The three horsemen of the Anglican apocalypse; interfaithery, sodomite marriage and focus on a plethora of social justice issues, coupled with a failure to preach an unerring gospel focusing on the reality of sin, salvation and judgement on clergy who fail to do so, is largely responsible.

As one Anglican columnist noted, "rather than "make disciples of all nations" the mission [of the ACoC] has become "observe similarities with all religions". Furthermore, promoting same sex marriage and participating in queer parades has not filled pews, and never will. The action of former Bishop of New Westminster, Michael Ingham to authorize the blessing of same-sex unions in 2002 was the down payment on the decline that ensued. By May 2003, six of the diocese's 76 parishes received authorization to use the rite, which was nothing more than a pyrrhic victory.

The Anglican Church of Canada is on a kamikaze mission of self-destruction, with its public mission to promote pansexuality and, by an unwritten agreement, to destroy its withering orthodox wing. A case in point was the announcement this week to expunge from its rolls an evangelical, former Bishop-Elect of Caledonia, the Rev. Jacob Worley. He was summarily fired by Archbishop John Privett, Metropolitan of the Province of BC & Yukon in a phone call and a letter for no stated reason. Worley has 10 days to leave the country. Worley's "sin" is that he was once associated with the Anglican Mission in America (AMiA), an unforgiveable heresy, according to the revisionist bishops of Canada. Former congenial liberals have now become the illiberal Nazis of our time. Instead of the black shirts of fascism we have the purple shirts of fascist bishops with their LGBTQ storm troopers to keep the populace in line.

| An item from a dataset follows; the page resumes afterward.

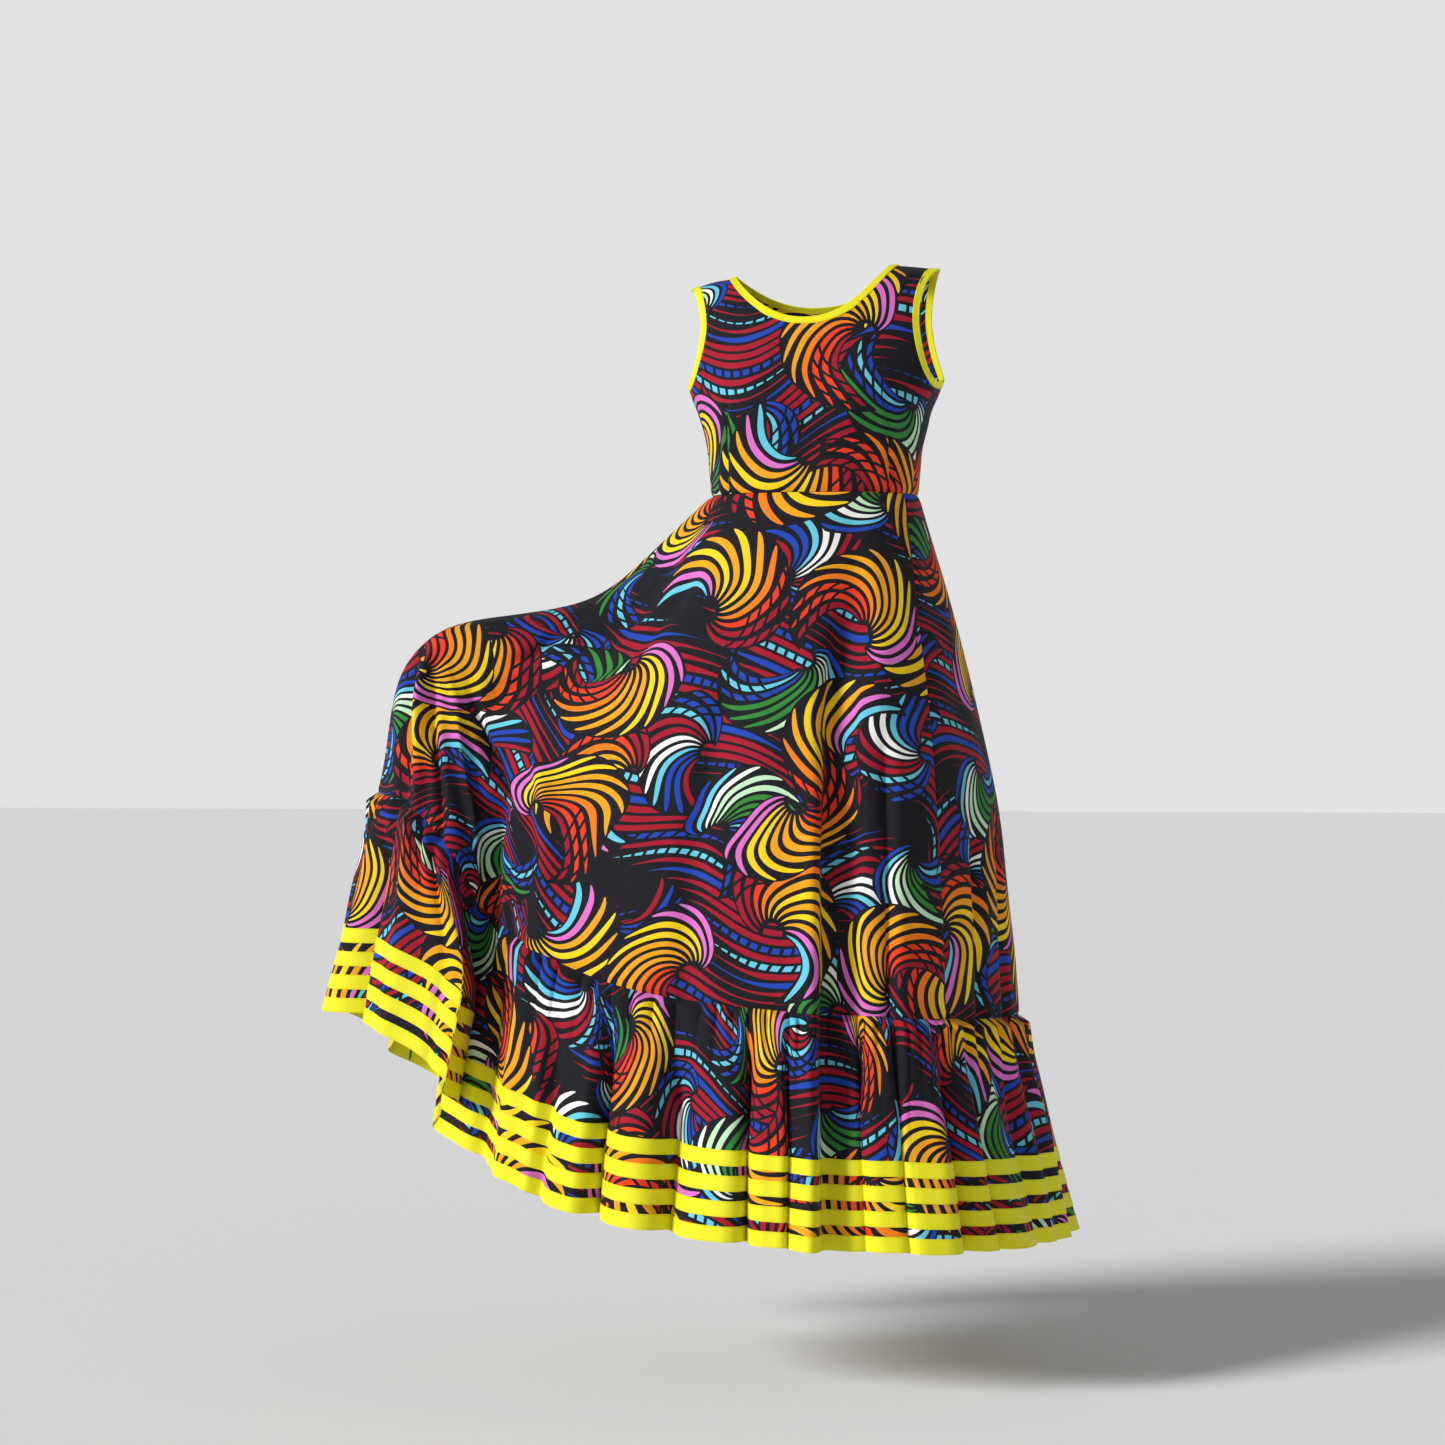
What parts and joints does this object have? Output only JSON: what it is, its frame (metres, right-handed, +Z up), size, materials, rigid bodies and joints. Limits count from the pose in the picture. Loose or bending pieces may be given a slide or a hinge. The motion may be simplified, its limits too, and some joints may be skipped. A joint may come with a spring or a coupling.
{
  "type": "ankara wax print dress",
  "caption": "Sleeveless floor-length wax print dress with scoop neck, yellow bound edges, flared skirt lifted at one side, gathered ruffle and yellow ribbon bands above the hem.",
  "frame": {"origin": "midway between the two neck points of the shoulder seams, where the wearer's shoulders carry the dress", "axes": "+X to the wearer's left, +Y to the back, +Z up"},
  "size_m": [1.0758, 0.6912, 1.3501],
  "materials": {
    "wax_print": "matt cotton, wax printed in many colours on black",
    "yellow_binding": "plain cotton bias strip",
    "yellow_ribbon": "soft satin ribbon",
    "zip_tape": "woven black tape",
    "zip_metal": "black enamel"
  },
  "bodies": {
    "dress": {"bodice_front": "wax_print", "bodice_back_left": "wax_print", "bodice_back_right": "wax_print", "neck_binding": "yellow_binding", "armhole_binding_left": "yellow_binding", "armhole_binding_right": "yellow_binding", "skirt_front": "wax_print", "skirt_back_left": "wax_print", "skirt_back_right": "wax_print", "ruffle_front": "wax_print", "ruffle_back": "wax_print", "ribbon_1": "yellow_ribbon", "ribbon_2": "yellow_ribbon", "ribbon_3": "yellow_ribbon", "ribbon_4": "yellow_ribbon", "zip_tape": "zip_tape", "zip_slider": "zip_metal"},
    "zip_pull": {"zip_pull": "zip_metal"}
  },
  "joints": [
    {"name": "zip_pull_hinge", "type": "hinge", "parent": "dress", "child": "zip_pull", "pos_m": [0, 0.09692, -0.05784], "axis": [1, 0, 0], "range_deg": [0, 150]}
  ]
}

The truth is, there is no mercy for those whose only desire is to preach the gospel, but there is lots of leeway, indeed adulation, if you wish to participate in unbiblical sexual behaviors. God clearly favors the latter, according to the holy miters of Canada.

But now the rubber is hitting the road, and the issue is money. The ACoC is running out of the stuff.

The Church may soon face "very hard decisions" over money, ran a headline in the Anglican Journal, the denomination's national magazine, which itself faces extinction.

The likelihood that the church's revenue will stagnate in coming years means it might want to think carefully about its priorities, Fraser Lawton, bishop of the diocese of Athabasca and a member of the financial management committee, said in a presentation to Council of General Synod (CoGS) recently.

"The trends as we go forward, looking ahead over a number of years, suggest that we need to be mindful of what appears to be a probability of declining income," Lawton said. "It might be wise for us to think about what are the critical things...Why do we exist as General Synod? What is our purpose, what is the priority in terms of funding?"

More than 90% of General Synod's net income comes from the dioceses, Lawton said, but almost all of them are "having some conversations" about their own financial future. Given this, he said, "if everything continues as is, the day is going to come when we're going to have to make some very hard decisions."

Those "hard decisions" include the massive shutting of parish doors across the country, shutting down the Church's endless "social justice" commitments, nixing global "reconciliation" gabfests with fellow Anglicans, even as the last queer couple declares their love for each other using bogus Rites, with church officials locking the doors behind them, never more to return. As coffers empty, so go the churches.

Church authorities noted that the numbers from diocesan giving hover around $8 million. Chump change by TEC standards, but lofty for the ACoC.

There is profound irony in that one 2018 budget item, is the hiring of two new full-time suicide prevention workers in the Indigenous Ministries department. These positions, said an administrator, were highly needed. No one, apparently, is entertaining the possibility that the denomination itself might need to hire a full-time suicide prevention watch bishop to prevent the inevitable.

That another budget item of $460,000 to the Anglican Fund for Healing and Reconciliation apparently does not mean healing or reconciling with GAFCON or orthodox archbishops of the Global South. That is a reconciliation bridge too far.

In a prescient question-and-answer session, John Chapman, bishop of Ottawa, said that like many dioceses, his own was facing shrinking contributions from parishes, but increasing demands for ministry. He asked what plans the national church had to raise money in new ways--echoing a similar question he had brought before CoGS two years earlier.

The answer, of course, is nothing. Why would anyone give to an organization that has lost its way, has no discernible mission or ministry goals, with endless talk about justice but nothing about righteousness; of gonads, rather than the gospel.

Archdeacon Michael Thompson, General Secretary of the Anglican Church of Canada, said it is necessary to "begin a conversation" about the principles and values the church brings to its decision-making in light of the financial challenges it's facing. It's important that CoGS have such a discussion, he said, "before we reach the kind of crisis that might come, and all of a sudden we're making panicky decisions that aren't well-developed."

Regrettably, that ship has sailed. Post-modern churches like the ACoC are totally irrelevant to Millennials and Generations of X, Y and Z. They don't care and they won't come to the ACofC or the United Church of Canada, a denomination that is sinking faster than a stone in water.

Also under scrutiny is the future of the Anglican Journal, the official mouthpiece of the Church. Can it continue to exist in print form and be free to determine its own content? It is expected to release its preliminary results next spring, according to the Council of General Synod (CoGS). Probably not. TEC got rid of its hard copy publication years ago with news now coming online through websites and boot-licking blogs.

Its editors are also looking into the desirability of keeping the Journal editorially independent--free to determine its own content without external direction. Watch out if it should deviate from the liberal/revisionist party line. There are severe penalties for that.

Sustainability is now the watch word of the day and $400,000 a year is more than the denomination has to keep it afloat in its present form. Indeed, sustainability is the key word for the whole church as it moves forward into an uncertain future.

"It's important to hear stories we might not want to hear...the truth sets us free," said someone. Indeed, that is the truth. Perhaps this story is the first step. If not, then collapse is inevitable. It is only a matter of time.